When the former congressman resigned as NAACP president last November, citing the cliché that he wanted to spend more time with his family, and waited about 18 minutes before declaring his intentions to replace retiring U.S. Sen. Paul Sarbanes just three months later, he obviously knew about the allegations of impropriety first published last week in The Washington Post. The story, which hasn’t peaked, is either a hit job engineered by his enemies—as Mfume contends—or a demonstration of unseemly arrogance on the Baltimore-based pol’s part.
The publicly confident Mfume must be exasperated at this turn of events, figuring that a vigorous defense by his supporters would override the read-between-the-lines preference for the nonthreatening Baltimore-area U.S. Rep. Ben Cardin (or Rep. Chris Van Hollen of Montgomery County) expressed by The Sun and Post. It’s safe to say that both dailies prefer a Democrat to keep Sarbanes’ seat, and the prospect of an Mfume vs. Lt. Gov. Michael Steele campaign—the most high-wire clash of liberal and conservative ideologies possible given the potential candidates—is unsettling. Cardin or Van Hollen stand a better chance against the pro-life, pro-Bush Steele than the more outspokenly liberal Mfume, and it would give editors at The Sun fits if they were faced in 2007 with a re-elected Gov. Robert Ehrlich and Sen. Steele.
Sun reporter David Nitkin, on April 29, filed a gloomy report—for Mfume, at least—on the political establishment’s reaction to the NAACP memo. Mfume had to be ticked off at Del. Curt Anderson, a Baltimorean and longtime ally of his, who told Nitkin, “I think it is damaging. Any time you are unfair or show favoritism, that is a general knock against a person’s ability to do a good job as an elected official.”
Rep. Albert Wynn of Prince George’s County, who deferred to Mfume in the quest to replace Sarbanes—and may decide to run if his former colleague drops out—wasn’t much more encouraging. He said, “The allegations are serious, but we can’t rush to judgment. We have to let the evidence play itself out.” And veteran political consultant Art Murphy, while insisting he’d never bet against Mfume and that the charges “have nothing to do with the truth,” still feared that his friend would be tarnished by the headlines. Murphy also said that even absent the Post’s revelations Mfume would have a tough go winning in a state that elected its first Republican governor since Spiro Agnew just three years ago.

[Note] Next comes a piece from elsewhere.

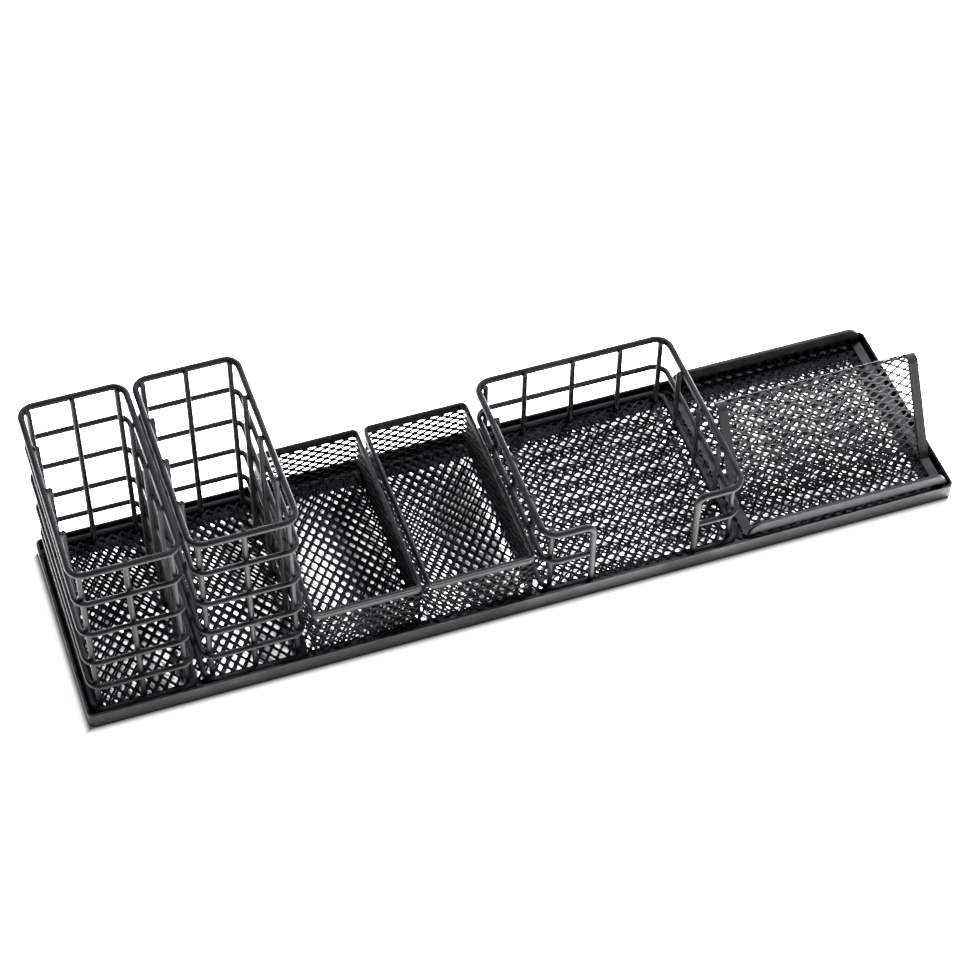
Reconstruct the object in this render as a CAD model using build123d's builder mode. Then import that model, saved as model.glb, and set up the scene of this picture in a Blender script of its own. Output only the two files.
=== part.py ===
from build123d import *
import os
from math import cos, radians, sin, sqrt

# Desk organizer in powder-coated steel: a shallow tray with six loose modules standing in it.
# Millimetres. X runs along the tray, -Y is the front, Z is up, and the origin is on the desk
# under the middle of the tray.

os.makedirs("parts", exist_ok=True)

# ---------------------------------------------------------------- driving dimensions
MESH_T = 0.6            # every expanded-metal sheet, over its strands
SHEET_T = 0.5           # folded sheet steel
EDGING_T = MESH_T + 2 * SHEET_T     # a folded edging with the mesh gripped between its leaves
WELD = 0.2              # how far a welded wire sinks into its neighbour
CLEARANCE = 0.2         # air between pieces that lie on each other
EDGE_R = 0.5            # rounding along the top of a folded edging

TRAY_LENGTH = 405.0
TRAY_DEPTH = 102.5
TRAY_HEIGHT = 8.0
TRAY_CORNER_R = 3.0
TRAY_LEAF_T = 0.3       # the tray's edging is of thinner sheet
TRAY_FLOOR_Z = 4.0      # top of the tray's mesh
MODULE_Z = TRAY_FLOOR_Z + CLEARANCE     # underside of every module

RIM_WIRE = 2.9          # wire diameters
NOTE_RIM_WIRE = 3.1
BASE_WIRE = 2.6
RING_WIRE = 2.4
UPRIGHT_WIRE = 2.5
UPRIGHT_END = 0.4       # an upright ends this far above the centre of the top wire

CUP_CENTRES_X = (-176.6, -127.2)
CUP_WIDTH = 48.2        # over the top rim
CUP_DEPTH = 98.6
CUP_CORNER_R = 6.0      # centre line of the top rim
CUP_RIM_Z = 97.6
CUP_RING_Z = (78.6, 58.2, 38.4, 21.8)

BIN_CENTRES_X = (-76.6, -24.7)
BIN_WIDTH = 49.5
BIN_DEPTH = 96.0
BIN_HEIGHT = 28.8
BIN_BAND = 4.4          # folded band round the mouth
BIN_CORNER_R = 3.0
BIN_FOLD_R = 1.4

NOTE_CENTRE_X = 50.7
NOTE_WIDTH = 96.0       # over the top rail
NOTE_DEPTH = 98.4
NOTE_CORNER_R = 7.0     # centre line of the top rail
NOTE_RIM_Z = 42.8
NOTE_MIDDLE_Z = 24.5
NOTE_BEND_R = 4.0       # where the top rail turns down to the foot
NOTE_POST_X = 24.4      # the two posts at the open front, from the middle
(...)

Murphy didn’t mention Steele’s name, but the lieutenant governor is the real fear of Maryland’s Democratic party. Should Steele pass on the race—highly doubtful given the pressure from Karl Rove and the Republican National Committee—any Democrat will win, including Mfume. Democratic insiders I’ve spoken to in the last week hesitantly consider Cardin or Van Hollen the favorite against Steele, given the party’s daunting voter advantage and nearly ironclad hold on the black vote in Baltimore City and Prince George’s County.
But this smacks of overconfidence and reliance on past history, especially since the political environment today is far more charged than when Sarbanes was re-elected in 2000. Cardin, for example, is a very popular elected official within his own sprawling district, very much like Sarbanes in his demeanor and work ethic, but doesn’t whip up a crowd. Imagine a debate between him and Steele: Both are evidently unencumbered by personal troubles, so that’s a wash, but Steele isn’t going to concede any bloc of voters easily. His culturally conservative opinions are likely to resonate among more conservative religious black citizens than the Democrats would like to admit, and should Steele engage Cardin on abortion, gay marriage, and frivolous litigation, it’ll be difficult for the latter to make effective jabs. The battle over Social Security reform would, today, favor Cardin, but how that issue is viewed next year is unknown.
Van Hollen, although relatively unknown outside Montgomery County, is far more problematic for Steele. His politics aren’t much different than Cardin’s, but he’s relatively young (under 50), ambitious, aggressive, and more likely to mix it up with Steele on the hustings. It doesn’t matter that the two-term congressman currently has a low profile in the Baltimore area; if he shows vitality in early campaign appearances, the money and advertising will follow and it’ll be a bruising primary fight.
Incredulously, NAACP Chairman Julian Bond, who fell out with Mfume in the last year because the latter wasn’t militant enough against President George W. Bush, claimed in an April 30 Post article that Mfume’s new rash of publicity would work in his favor: “He was good at outreach, he’s tremendously bright, he’s good with people,” Bond said. But while there’s no argument Mfume is intelligent and charismatic, if the allegations of “women” problems persist, it’ll be far different sort of press than his well-documented transformation from street kid to respected public servant. That, at least to many voters, was an uplifting tale. But bumping up salaries for sexual favors, especially as leader of the historically significant NAACP, is another story.